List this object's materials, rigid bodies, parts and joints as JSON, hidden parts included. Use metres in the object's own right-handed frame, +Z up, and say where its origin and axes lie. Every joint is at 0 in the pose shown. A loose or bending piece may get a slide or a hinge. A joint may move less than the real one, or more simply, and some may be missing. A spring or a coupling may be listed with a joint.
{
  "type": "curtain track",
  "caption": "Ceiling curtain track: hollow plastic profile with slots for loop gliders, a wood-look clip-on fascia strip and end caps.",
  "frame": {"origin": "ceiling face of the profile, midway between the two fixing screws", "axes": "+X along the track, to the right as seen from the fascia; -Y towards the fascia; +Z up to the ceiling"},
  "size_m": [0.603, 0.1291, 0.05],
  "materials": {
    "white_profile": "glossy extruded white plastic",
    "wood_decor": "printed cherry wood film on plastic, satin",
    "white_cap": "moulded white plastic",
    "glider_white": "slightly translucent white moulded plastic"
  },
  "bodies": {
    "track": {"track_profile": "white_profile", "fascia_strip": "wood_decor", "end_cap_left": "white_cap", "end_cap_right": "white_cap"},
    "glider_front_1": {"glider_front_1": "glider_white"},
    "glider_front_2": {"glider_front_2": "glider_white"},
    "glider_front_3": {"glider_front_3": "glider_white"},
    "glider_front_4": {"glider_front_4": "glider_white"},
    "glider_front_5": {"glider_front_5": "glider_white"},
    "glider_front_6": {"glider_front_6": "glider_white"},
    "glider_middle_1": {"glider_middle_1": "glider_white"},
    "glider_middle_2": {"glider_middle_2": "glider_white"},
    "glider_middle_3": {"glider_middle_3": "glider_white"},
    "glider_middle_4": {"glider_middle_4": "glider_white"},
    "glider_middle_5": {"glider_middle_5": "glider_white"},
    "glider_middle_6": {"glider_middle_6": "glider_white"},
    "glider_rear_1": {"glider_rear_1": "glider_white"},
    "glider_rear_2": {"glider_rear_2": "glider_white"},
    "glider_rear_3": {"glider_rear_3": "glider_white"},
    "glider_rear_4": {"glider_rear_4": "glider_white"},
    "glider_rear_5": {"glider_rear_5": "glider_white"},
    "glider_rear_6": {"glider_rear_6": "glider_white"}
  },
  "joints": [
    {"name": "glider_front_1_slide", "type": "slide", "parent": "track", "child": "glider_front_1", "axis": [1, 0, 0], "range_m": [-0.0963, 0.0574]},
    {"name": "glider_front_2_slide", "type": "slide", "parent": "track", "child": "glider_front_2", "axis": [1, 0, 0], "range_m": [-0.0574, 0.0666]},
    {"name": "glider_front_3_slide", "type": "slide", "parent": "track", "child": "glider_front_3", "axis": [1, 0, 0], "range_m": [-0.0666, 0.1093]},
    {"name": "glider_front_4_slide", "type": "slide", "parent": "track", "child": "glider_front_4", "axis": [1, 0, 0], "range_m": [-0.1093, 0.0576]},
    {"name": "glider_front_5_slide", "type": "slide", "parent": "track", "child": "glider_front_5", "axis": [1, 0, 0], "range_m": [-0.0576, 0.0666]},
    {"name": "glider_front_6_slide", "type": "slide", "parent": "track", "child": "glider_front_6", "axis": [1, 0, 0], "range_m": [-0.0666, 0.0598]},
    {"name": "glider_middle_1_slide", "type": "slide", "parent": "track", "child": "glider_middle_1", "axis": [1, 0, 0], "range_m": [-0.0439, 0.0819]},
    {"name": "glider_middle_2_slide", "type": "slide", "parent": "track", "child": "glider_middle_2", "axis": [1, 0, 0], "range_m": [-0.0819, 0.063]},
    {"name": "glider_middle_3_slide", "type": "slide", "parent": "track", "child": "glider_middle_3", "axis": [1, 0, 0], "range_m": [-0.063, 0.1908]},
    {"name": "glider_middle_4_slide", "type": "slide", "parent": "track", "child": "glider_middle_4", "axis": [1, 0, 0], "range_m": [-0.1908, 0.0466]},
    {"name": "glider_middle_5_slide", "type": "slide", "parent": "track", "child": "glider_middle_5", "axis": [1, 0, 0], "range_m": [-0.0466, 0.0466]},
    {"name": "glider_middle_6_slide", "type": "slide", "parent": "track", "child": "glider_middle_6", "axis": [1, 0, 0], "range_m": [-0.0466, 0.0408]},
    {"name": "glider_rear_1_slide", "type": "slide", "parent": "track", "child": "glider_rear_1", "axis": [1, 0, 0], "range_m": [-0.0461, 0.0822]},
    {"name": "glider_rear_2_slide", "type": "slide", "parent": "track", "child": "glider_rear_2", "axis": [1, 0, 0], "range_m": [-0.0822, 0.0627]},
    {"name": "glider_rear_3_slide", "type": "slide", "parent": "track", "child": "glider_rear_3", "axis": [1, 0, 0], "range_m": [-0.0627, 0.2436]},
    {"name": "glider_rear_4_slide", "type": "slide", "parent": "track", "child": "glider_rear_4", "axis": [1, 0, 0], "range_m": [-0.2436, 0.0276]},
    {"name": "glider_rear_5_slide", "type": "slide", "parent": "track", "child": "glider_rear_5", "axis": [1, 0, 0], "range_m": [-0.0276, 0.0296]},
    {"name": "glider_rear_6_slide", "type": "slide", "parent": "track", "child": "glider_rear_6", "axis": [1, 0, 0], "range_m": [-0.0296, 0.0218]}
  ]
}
++++++
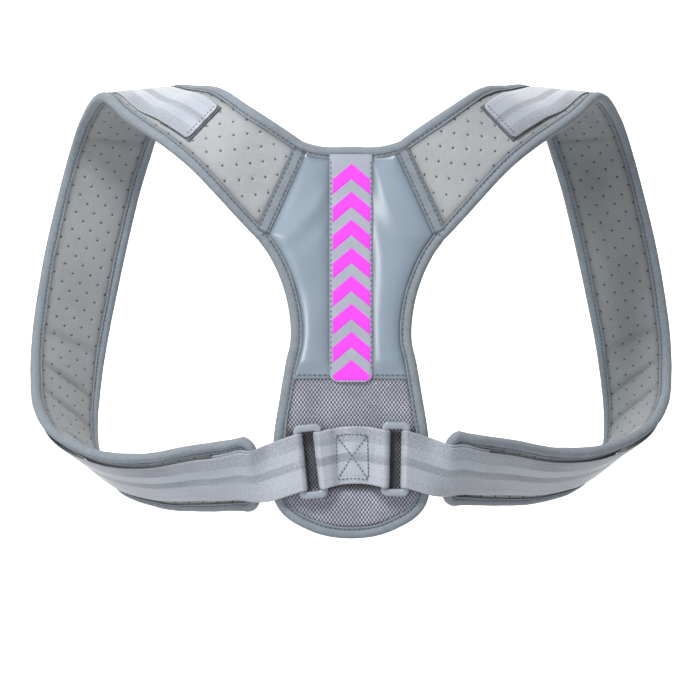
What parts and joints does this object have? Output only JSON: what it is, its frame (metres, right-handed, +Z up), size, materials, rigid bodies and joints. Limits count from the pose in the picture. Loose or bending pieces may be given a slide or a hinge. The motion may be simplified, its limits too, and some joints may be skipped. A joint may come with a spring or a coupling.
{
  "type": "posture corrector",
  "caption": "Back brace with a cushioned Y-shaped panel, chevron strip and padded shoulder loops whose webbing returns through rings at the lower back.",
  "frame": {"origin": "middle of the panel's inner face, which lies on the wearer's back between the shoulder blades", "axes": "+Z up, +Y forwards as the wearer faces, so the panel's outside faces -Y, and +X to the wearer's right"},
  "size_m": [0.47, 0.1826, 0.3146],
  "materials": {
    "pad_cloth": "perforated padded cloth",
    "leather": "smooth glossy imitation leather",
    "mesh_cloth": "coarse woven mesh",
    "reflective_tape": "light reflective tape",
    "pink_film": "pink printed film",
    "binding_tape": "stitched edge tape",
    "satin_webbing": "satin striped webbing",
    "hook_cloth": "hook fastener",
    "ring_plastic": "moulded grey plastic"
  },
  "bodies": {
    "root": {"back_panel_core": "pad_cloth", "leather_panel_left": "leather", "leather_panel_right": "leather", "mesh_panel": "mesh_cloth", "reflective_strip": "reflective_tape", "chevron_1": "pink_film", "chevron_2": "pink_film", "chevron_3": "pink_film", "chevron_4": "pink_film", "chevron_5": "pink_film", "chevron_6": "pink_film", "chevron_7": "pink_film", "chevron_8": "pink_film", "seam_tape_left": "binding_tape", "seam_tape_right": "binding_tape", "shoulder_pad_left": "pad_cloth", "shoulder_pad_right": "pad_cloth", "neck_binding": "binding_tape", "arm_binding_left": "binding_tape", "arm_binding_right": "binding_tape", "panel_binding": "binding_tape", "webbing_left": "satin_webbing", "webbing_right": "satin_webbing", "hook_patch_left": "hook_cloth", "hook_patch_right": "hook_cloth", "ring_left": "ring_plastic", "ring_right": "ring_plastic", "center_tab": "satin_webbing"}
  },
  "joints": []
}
++++++
§ What the task asks: Find every line in the records above that holds the word "JSON", and copy each one.

§ Reply to the task:
List this object's materials, rigid bodies, parts and joints as JSON, hidden parts included. Use metres in the object's own right-handed frame, +Z up, and say where its origin and axes lie. Every joint is at 0 in the pose shown. A loose or bending piece may get a slide or a hinge. A joint may move less than the real one, or more simply, and some may be missing. A spring or a coupling may be listed with a joint.
What parts and joints does this object have? Output only JSON: what it is, its frame (metres, right-handed, +Z up), size, materials, rigid bodies and joints. Limits count from the pose in the picture. Loose or bending pieces may be given a slide or a hinge. The motion may be simplified, its limits too, and some joints may be skipped. A joint may come with a spring or a coupling.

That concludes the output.